Apparitions that became famous and universally recognised are Guadalupe, La Salette, Lourdes and Fatima. At Medjugorje in 1981, witness Ivan Dragicevic reiterated the call to daily conversion with five weapons against Satan – prayer with the heart, fasting, reading the Bible, monthly confession and frequent Holy Communion.

Turning to Mary for help and mercy has been a constant in the Church; from the Middle Ages onwards, devotion to Mary has become an even more integral part of Catholic life.

Popular religion is intensely human and emotionally charged, yet tends to be uncritical in accepting propositions of faith. The relationship between the believer and God or Mary tends to be a contractual one. In return for prayer, penance or the fulfilment of a vow, God bestows favours. With a growing enthusiasm for Marian apparitions, it is important to link them with pilgrimages.

For most of history, pilgrimages representing a ‘tear in the veil’ separating heaven and earth were made to the tombs of saints. Often they became a means of nearing God for those who were outside the official channels of access to the holy. Perhaps this still applies today for those who find access to the holy through apparitions rather than through the liturgical channels from which they may feel alienated.

A cautionary note

None of the 210 apparitions reported between 1928 and 1971 has received Church recognition. Even with those apparitions that had received earlier sanction, care must be taken.

La Salette has Mary saying that she gave the people six days to work, reserving  the seventh for herself. This is God’s prerogative rather than Mary’s.
Fatima’s vision of ‘souls falling into hell like leaves from the trees’ can be taken as sending the greater mass of humanity to hell, detracting from the redeeming power of the Lord’s passion, death and resurrection. No study has ever been done on the social, cultural and psychological conditioning of the visionaries.

Pilgrimages

On the visit to a shrine, the pilgrim is purified by penance and travel. Magical beliefs can abound at the shrine – in relics, images, and the efficacy of water from sacred springs – but these benefit only the pilgrim who has had a conversion of heart.

An established pilgrimage site operates like any social institution with liturgies and devotional services for an increasingly large group of pilgrim tourists. The literature surrounding Marian apparitions tends to be devotional and apologetic, defending and publicising what the authors believe to be appearances of Mary. Scholarly writings about apparitions are scarce, making the topic a difficult one.

There is no definitive Church teaching about what happens during an apparition. The United States Conference of Catholic Bishops has written, ‘Even when a “private revelation” has spread to the entire world, as in the case of Our Lady of Lourdes, and has been recognised in the liturgical calendar, the Church does not make mandatory the acceptance of the original story or of the particular forms of piety springing from it.’
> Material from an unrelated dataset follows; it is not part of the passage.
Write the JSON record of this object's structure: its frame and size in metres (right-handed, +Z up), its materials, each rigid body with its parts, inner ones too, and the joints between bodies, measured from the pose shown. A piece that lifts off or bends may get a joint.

Official church approval, limited to comparatively few apparitions, does not mean that the faithful are required to believe in the apparitions or in their historicity.

They are to be respected if they inspire people to deeper faith and consistent social action, and to be judged by their fruits: love, justice, and peace.

Healing tradition

Some apparitions are linked to long traditions of healing shrines; others have offered powerful messages of liberation for the under-privileged and oppressed.

Apparitions are usually experienced by the poor, mostly women, and the young. Could the appearances to women of all ages be an expression of a voice not being heard by the institutional Church forcing its way through the Church’s charismatic dimension? This charismatic feature tends to cause ambivalence towards apparitions in orthodox religion.

Mary often appears as healer and restorer of faith; the claim of miraculous cures at Marian shrines persists. Another constant is Mary pleading with God on our behalf. Last century, at Fatima, she became instrumental in Pius XII’s criticism of communism and the prayers for the conversion of Russia. But where were the prayers against Nazism, or the ravages of unbridled capitalism, a target of Pope Francis?